Stephen Corry, director of Survival International comments that,
“This is a devastating indictment which should spell the end of WWF’s model of ‘fortress conservation’ which has caused so much damage to people and the environment throughout Africa.
“Millions have already been spent on the proposed park, much of it coming from logging, palm oil and tourism companies, as well as conservation NGOs. They are working together to steal Baka land. Rangers have been installed, who have terrorized the local Baka for years.
“All the relevant UN policies and laws regarding respect for indigenous peoples and human rights were ignored from the beginning as it was felt that a conservation project somehow rose above them.

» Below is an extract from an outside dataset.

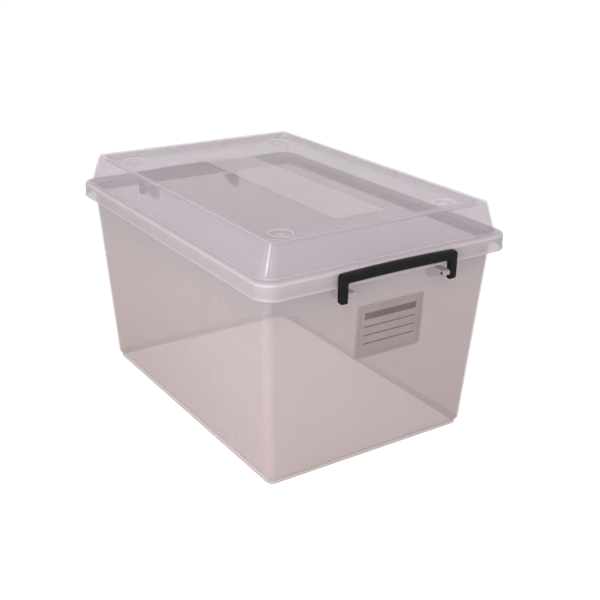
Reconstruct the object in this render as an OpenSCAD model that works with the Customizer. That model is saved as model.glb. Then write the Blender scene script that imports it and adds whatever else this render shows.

“All this was because it was far easier to target innocent Baka men, women and children than to challenge the criminal networks, which include local and government officials. None of these abuses seemed to have the slightest effect on reducing poaching.
“Thirty years ago, we told WWF that its projects in the Congo Basin risked depriving the local tribal people of their land and self-sufficiency, and reducing them to penury. We repeated this warning at various times but it fell on deaf ears. WWF is engaged in a land theft, and gross human rights abuses on a big scale.”